An Ardent Republican Expresses Her View of Vice President Andrew Johnson

Author:   Mary Y. Prentiss
Date:1865

Annotation:

The 1864 presidential election was one of the most critical in American history. At stake was whether the war would end in unconditional surrender or a negotiated settlement, which might result in the preservation of slavery as a legal institution. Even though hundreds of thousands of slaves deserted to Union lines during the war, it is not at all inconceivable that slavery could have survived if the President had not been committed to emancipation. During the American Revolution a third of Georgia’s slaves had been freed by the British, and tens of thousands of Virginia’s slaves had escaped bondage. Nevertheless, slavery survived the revolutionary upheavals in the South, and soon began to flourish and expand. Similarly, slavery was temporarily reinstituted by the French in St. Domingue and greatly expanded in Guadaloupe, Martinique and other colonies despite the Haitian Revolution and the French emancipation decree of 1794.
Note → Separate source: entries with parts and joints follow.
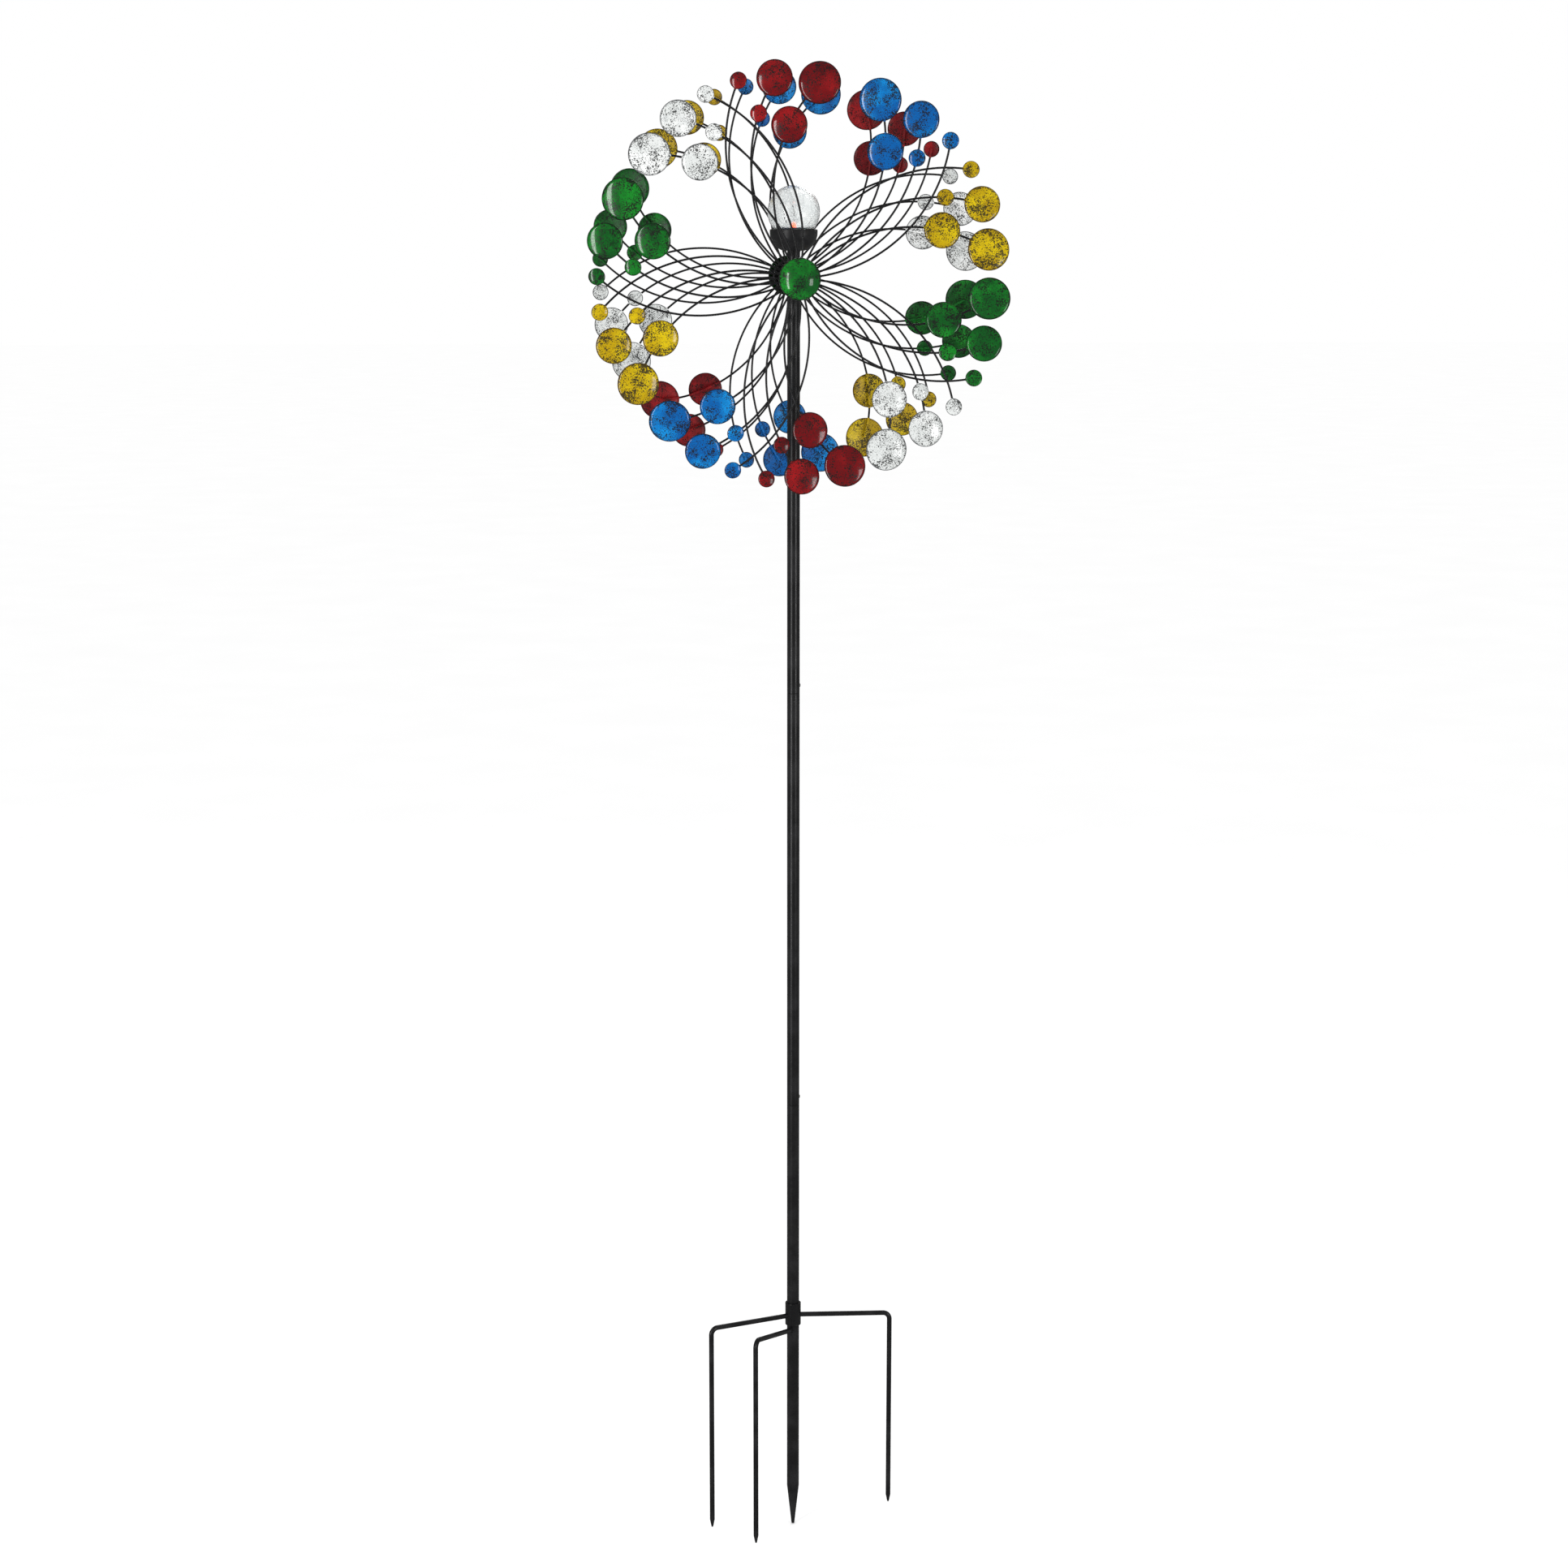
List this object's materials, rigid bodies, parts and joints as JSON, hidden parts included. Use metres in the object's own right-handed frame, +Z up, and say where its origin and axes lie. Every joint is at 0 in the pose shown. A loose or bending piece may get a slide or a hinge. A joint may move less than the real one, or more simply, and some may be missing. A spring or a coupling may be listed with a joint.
{
  "type": "wind spinner",
  "caption": "Garden wind spinner: two free-turning wire wheels of domed enamel discs, back to back on one axle, with a solar ball light on a staked sectional pole.",
  "frame": {"origin": "on the pole's axis at ground level; everything below is pushed into the soil", "axes": "+Z up along the pole, the front wheel faces -Y, +X to the right seen from the front"},
  "size_m": [0.5047, 0.304, 1.905],
  "materials": {
    "black_steel": "satin powder coat",
    "plated_steel": "zinc plated",
    "nylon": "moulded",
    "red_enamel": "gloss speckled enamel",
    "blue_enamel": "gloss speckled enamel",
    "yellow_enamel": "gloss speckled enamel",
    "green_enamel": "gloss speckled enamel",
    "white_enamel": "gloss speckled enamel",
    "black_plastic": "moulded satin",
    "crackle_glass": "crackled clear glass",
    "solar_cell": "resin coated cell",
    "circuit_board": "solder mask",
    "led_lens": "clear epoxy",
    "battery_sleeve": "shrink sleeve"
  },
  "bodies": {
    "stand": {"lower_pole": "black_steel", "middle_pole": "black_steel", "upper_pole": "black_steel", "fixed_prong": "black_steel", "lower_button_spring": "plated_steel", "upper_button_spring": "plated_steel", "axle": "plated_steel", "axle_washers": "plated_steel", "axle_nuts": "plated_steel", "front_spacer": "black_steel", "rear_spacer": "black_steel"},
    "fork": {"fork_collar": "black_steel", "left_prong": "black_steel", "right_prong": "black_steel"},
    "front_rotor": {"front_hub": "black_steel", "front_bushes": "nylon", "front_finial": "green_enamel", "front_wires_1": "black_steel", "front_discs_1_blue": "blue_enamel", "front_discs_1_yellow": "yellow_enamel", "front_wires_2": "black_steel", "front_discs_2_white": "white_enamel", "front_discs_2_red": "red_enamel", "front_wires_3": "black_steel", "front_discs_3_yellow": "yellow_enamel", "front_discs_3_green": "green_enamel", "front_wires_4": "black_steel", "front_discs_4_red": "red_enamel", "front_discs_4_blue": "blue_enamel", "front_wires_5": "black_steel", "front_discs_5_green": "green_enamel", "front_discs_5_white": "white_enamel"},
    "rear_rotor": {"rear_hub": "black_steel", "rear_bushes": "nylon", "rear_finial": "green_enamel", "rear_wires_1": "black_steel", "rear_discs_1_blue": "blue_enamel", "rear_discs_1_yellow": "yellow_enamel", "rear_wires_2": "black_steel", "rear_discs_2_white": "white_enamel", "rear_discs_2_red": "red_enamel", "rear_wires_3": "black_steel", "rear_discs_3_yellow": "yellow_enamel", "rear_discs_3_green": "green_enamel", "rear_wires_4": "black_steel", "rear_discs_4_red": "red_enamel", "rear_discs_4_blue": "blue_enamel", "rear_wires_5": "black_steel", "rear_discs_5_green": "green_enamel", "rear_discs_5_white": "white_enamel"},
    "light": {"light_cup": "black_plastic", "glass_globe": "crackle_glass", "battery_tray": "black_plastic", "battery": "battery_sleeve", "circuit_board": "circuit_board", "solar_panel": "solar_cell", "led": "led_lens"},
    "switch": {"power_switch": "black_plastic"},
    "lower_button": {"lower_snap_button": "plated_steel"},
    "upper_button": {"upper_snap_button": "plated_steel"}
  },
  "joints": [
    {"name": "front_rotor_spin", "type": "hinge", "parent": "stand", "child": "front_rotor", "pos_m": [0, -0.127, 1.381], "axis": [0, -1, 0], "continuous": true},
    {"name": "rear_rotor_spin", "type": "hinge", "parent": "stand", "child": "rear_rotor", "pos_m": [0, 0.127, 1.381], "axis": [0, 1, 0], "continuous": true},
    {"name": "fork_fold", "type": "hinge", "parent": "stand", "child": "fork", "pos_m": [0, 0, 0.0296], "axis": [0, 0, 1], "range_deg": [-106, 27]},
    {"name": "light_lift", "type": "slide", "parent": "stand", "child": "light", "axis": [0, 0, 1], "range_m": [0, 0.03]},
    {"name": "switch_slide", "type": "slide", "parent": "light", "child": "switch", "axis": [1, 0, 0], "range_m": [0, 0.0044]},
    {"name": "lower_button_press", "type": "slide", "parent": "stand", "child": "lower_button", "axis": [-1, 0, 0], "range_m": [0, 0.0022], "stiffness_N_per_m": 900, "springref_m": -0.001},
    {"name": "upper_button_press", "type": "slide", "parent": "stand", "child": "upper_button", "axis": [-1, 0, 0], "range_m": [0, 0.0022], "stiffness_N_per_m": 900, "springref_m": -0.001}
  ]
}
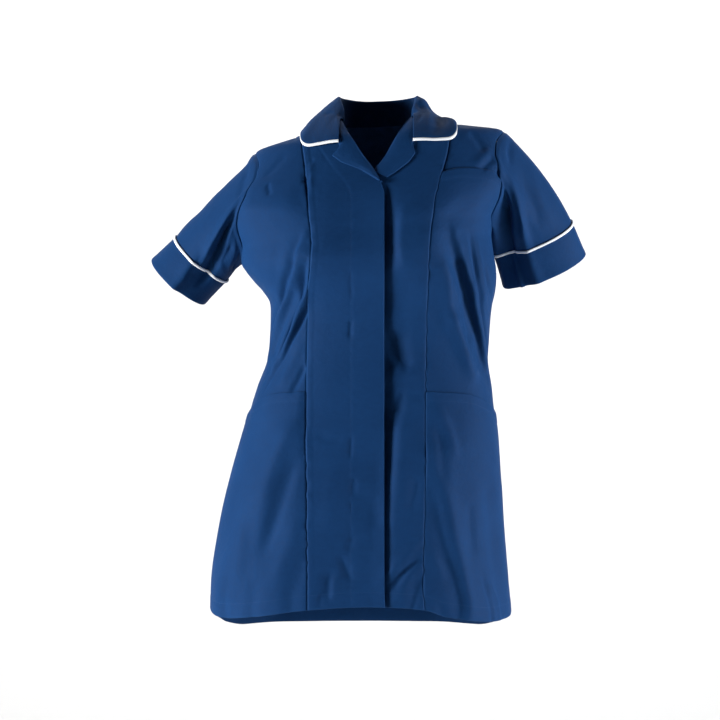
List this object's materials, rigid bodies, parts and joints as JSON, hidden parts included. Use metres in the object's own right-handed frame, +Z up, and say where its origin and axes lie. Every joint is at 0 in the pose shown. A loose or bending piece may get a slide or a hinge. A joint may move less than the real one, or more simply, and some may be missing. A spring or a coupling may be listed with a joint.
{
  "type": "medical tunic",
  "caption": "Hip-length work tunic in its worn, hollow form: concealed front, open rever collar, princess seams, three pockets, short sleeves with piped cuffs.",
  "frame": {"origin": "centre of the neck opening, level with the neck seam, where the wearer's neck and shoulders hold the tunic", "axes": "+Z up, +X towards the wearer's left, +Y towards the wearer's back"},
  "size_m": [0.6777, 0.2759, 0.8356],
  "materials": {
    "cloth": "navy polyester-cotton twill, slight sheen",
    "piping": "white cotton piping, matte"
  },
  "bodies": {
    "root": {"front_right": "cloth", "front_left": "cloth", "side_front_right": "cloth", "side_front_left": "cloth", "yoke_left": "cloth", "hip_pocket_right": "cloth", "hip_pocket_left": "cloth", "back": "cloth", "sleeve_right": "cloth", "sleeve_left": "cloth", "cuff_right": "cloth", "cuff_left": "cloth", "lapel_right": "cloth", "lapel_left": "cloth", "collar": "cloth", "piping_collar": "piping", "piping_cuff_right": "piping", "piping_cuff_left": "piping"}
  },
  "joints": []
}
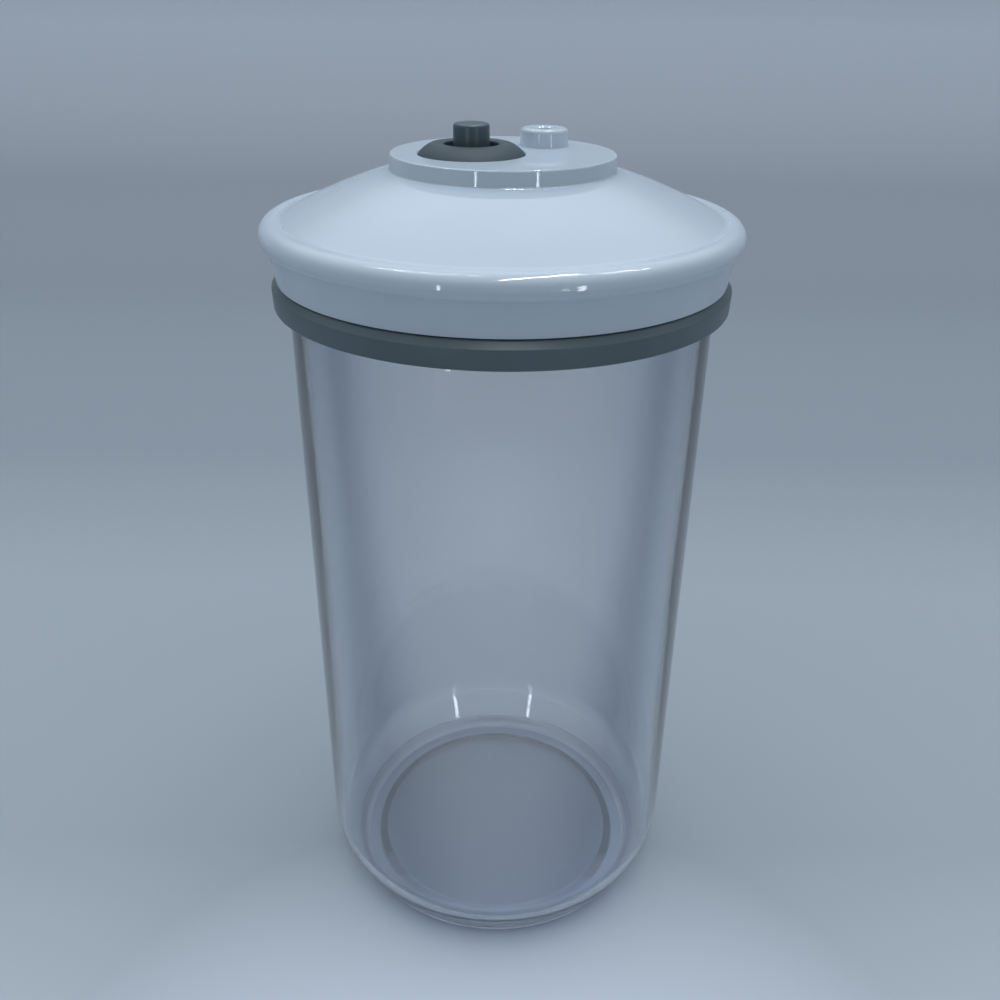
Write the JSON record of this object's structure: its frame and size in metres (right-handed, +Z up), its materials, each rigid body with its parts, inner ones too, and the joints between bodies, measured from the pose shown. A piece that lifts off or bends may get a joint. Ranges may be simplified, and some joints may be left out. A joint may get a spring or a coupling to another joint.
{
  "type": "vacuum seal canister",
  "caption": "Round clear vacuum seal canister with a grey rim gasket and a domed white lid that carries a vent release button and a hose port with a check valve.",
  "frame": {"origin": "centre of the canister's foot ring, on the surface it stands on", "axes": "+Z up along the canister's axis; -Y is the front, from which the release button stands left of the hose port"},
  "size_m": [0.14, 0.14, 0.2641],
  "materials": {
    "clear_plastic": "clear, faint lavender tint, polished",
    "gasket_rubber": "satin grey",
    "white_plastic": "gloss white",
    "collar_rubber": "matt mid grey",
    "button_plastic": "satin dark grey",
    "port_plastic": "satin white",
    "valve_rubber": "matt black",
    "filter_fabric": "felt",
    "steel": "bright zinc"
  },
  "bodies": {
    "canister": {"canister_body": "clear_plastic"},
    "lid": {"lid_shell": "white_plastic", "lid_gasket": "gasket_rubber", "release_collar": "collar_rubber", "release_spring": "steel", "hose_port": "port_plastic", "port_o_ring": "valve_rubber", "valve_seat": "port_plastic", "filter_disc": "filter_fabric", "valve_cover": "port_plastic", "valve_cover_screws": "steel"},
    "release_plunger": {"release_button": "button_plastic", "release_stem": "steel", "release_seal": "valve_rubber", "stem_retainer": "steel"},
    "check_valve": {"check_valve_disc": "valve_rubber"}
  },
  "joints": [
    {"name": "lid_lift", "type": "slide", "parent": "canister", "child": "lid", "axis": [0, 0, 1], "range_m": [0, 0.06]},
    {"name": "release_press", "type": "slide", "parent": "lid", "child": "release_plunger", "axis": [0, 0, -1], "range_m": [0, 0.003], "stiffness_N_per_m": 400, "springref_m": -0.004, "deforming": ["release_spring"]},
    {"name": "check_valve_lift", "type": "slide", "parent": "lid", "child": "check_valve", "axis": [0, 0, 1], "range_m": [0, 0.0015]}
  ]
}
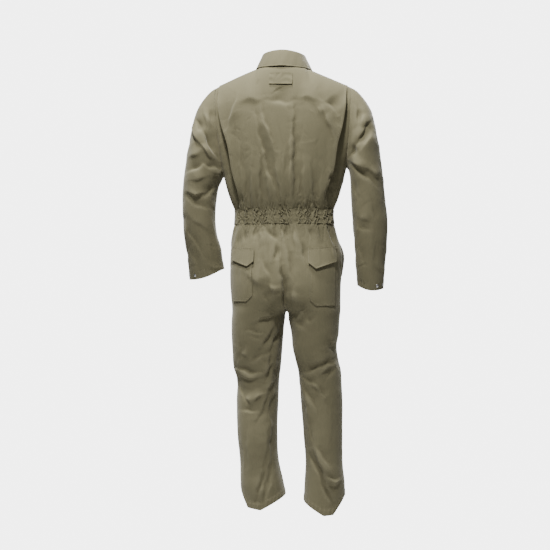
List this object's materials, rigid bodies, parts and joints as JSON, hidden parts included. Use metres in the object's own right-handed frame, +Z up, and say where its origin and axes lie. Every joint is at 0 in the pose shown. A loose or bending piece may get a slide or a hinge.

In August 1864, Lincoln expressed his view in moving words. Observing that over 130,000 blacks were fighting to preserve the Union, he said that they were motivated by the “strongest motive…the promise of freedom. There have been men who proposed to me to return to slavery the black warriors. I would be damned in time & in eternity for so doing. The world shall know that I will keep my faith to friends and enemies, come what will.”

Deeply anxious about the election’s outcome, Republicans and pro-war Democrats formed the National Union Party, which renominated Lincoln and selected Andrew Johnson (1808-1875), a former Democratic Senator from Tennessee, for Vice President. Johnson replaced Lincoln’s first Vice President, Hannibal Hamlin (1809-1891), a former U.S. Senator from Maine. In this letter, a young woman suggests how some ardent Republicans viewed Johnson.

Document:

All the senators are more anxious to have Mr. Lincoln live than they ever were before. People say they wanted Lincoln and Hamlin [Lincoln’s first term vice president], but not Mr. Lincoln and Johnson….

Of course you have heard of the shocking condition that the vice president was in when he took the oath. He was too drunk to preside in the Senate Monday or Tuesday.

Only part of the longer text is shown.